Belgian Privacy Commission Issues Priorities and Thematic Dossier to Prepare for GDPR
Time 3 Minute Read

On September 16, 2016, the Belgian Data Protection Authority (the “Privacy Commission”) published a 13-step guidance document (in French and Dutch) to help organizations prepare for the EU General Data Protection Regulation (“GDPR”).

The 13 steps recommended by the Privacy Commission are summarized below.

  • Awareness. Inform key persons and decision makers about the upcoming changes in order to assess the consequences of the GDPR on the company or organization.
  • Internal Records. Document what personal data is stored, where it came from and with whom it is shared. Record data processing activities and consider undertaking an information audit.
  • Privacy Notice. Review existing privacy notices and update them to comply with the GDPR.
  • Individuals’ Rights. Review current procedures to comply with individuals’ rights, including any procedures to delete or transfer personal data electronically.
  • Access Requests. Update existing procedures to address access requests and plan how individuals’ access requests will be handled within the new time limits imposed by the GDPR.
  • Legal Basis. Document data processing activities and identify the appropriate legal basis to carry out each type of data processing activity.
  • Consent. Review how consent is sought, collected and recorded, and ensure that procedures comply with the new requirements of the GDPR.
  • Children’s Personal Data. Develop mechanisms to verify the ages of individuals and gather parental or legal guardian consent for processing activities that involve children’s data.
  • Data Breach. Ensure appropriate procedures are in place to detect, investigate and report data breaches.
  • Data Protection by Design and Data Protection Impact Assessments. Become familiar with the concepts of Data Protection by Design and Data Protection Impact Assessment, and determine how to implement them within the organization.
  • Data Protection Officer. Appoint a Data Protection Officer (“DPO”), if required, or someone to take responsibility for data protection compliance. Review the position within the organization’s structure and governance arrangements.
  • International. Determine which data protection supervisory authority will be responsible for supervising your organization’s compliance with the GDPR.
  • Existing Contracts. Review existing contracts, in particular with data processors, and make the necessary changes to comply with the GDPR.

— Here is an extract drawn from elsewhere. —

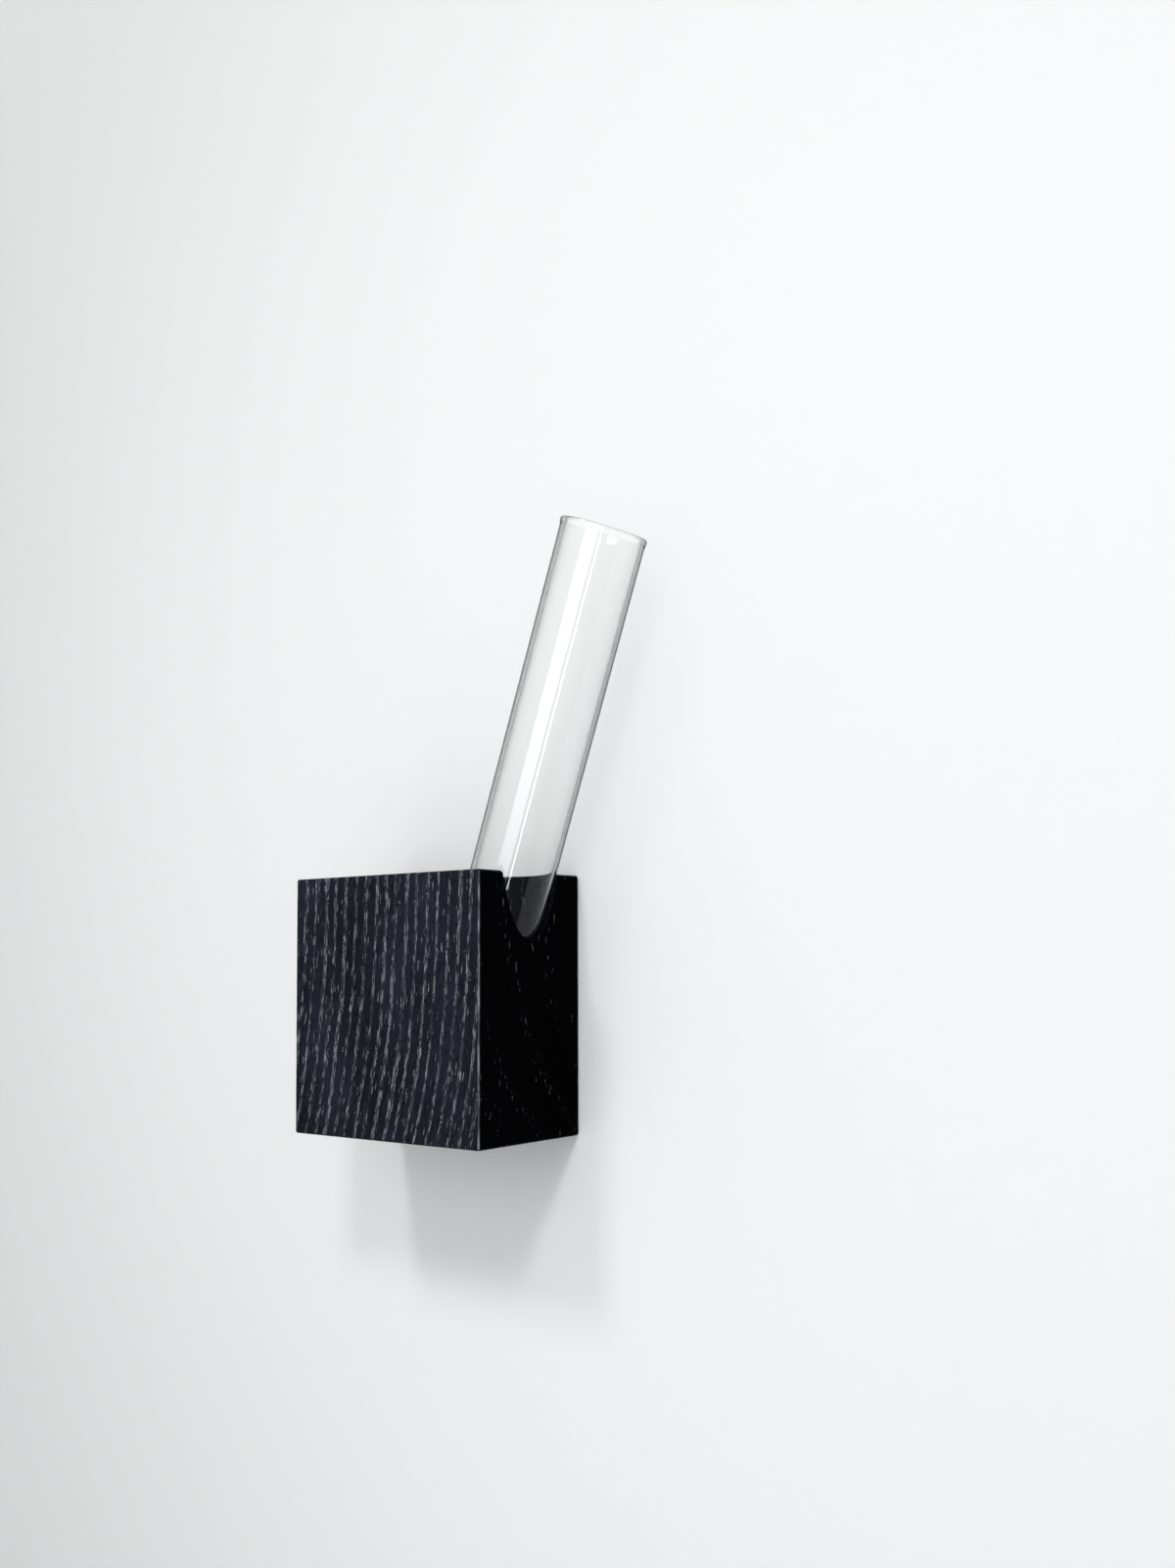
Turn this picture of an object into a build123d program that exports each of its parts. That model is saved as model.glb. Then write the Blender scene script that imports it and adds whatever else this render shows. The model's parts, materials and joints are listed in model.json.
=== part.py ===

In addition, the Privacy Commission also published a thematic dossier on the GDPR (in French and in Dutch), split into three categories: (1) for data controllers, (2) for data processors, and (3) for individuals (to be published soon). For each category, the Privacy Commission offers a detailed overview of the GDPR’s fundamental principles and main concepts, including sanctions, scope of application, individuals’ rights, one-stop-shop mechanism, data transfers, accountability, appointment of a DPO, data security and data breach notifications. In addition, the thematic dossier will also include a FAQ section that collates the most frequently asked questions submitted by individuals and stakeholders via an online form.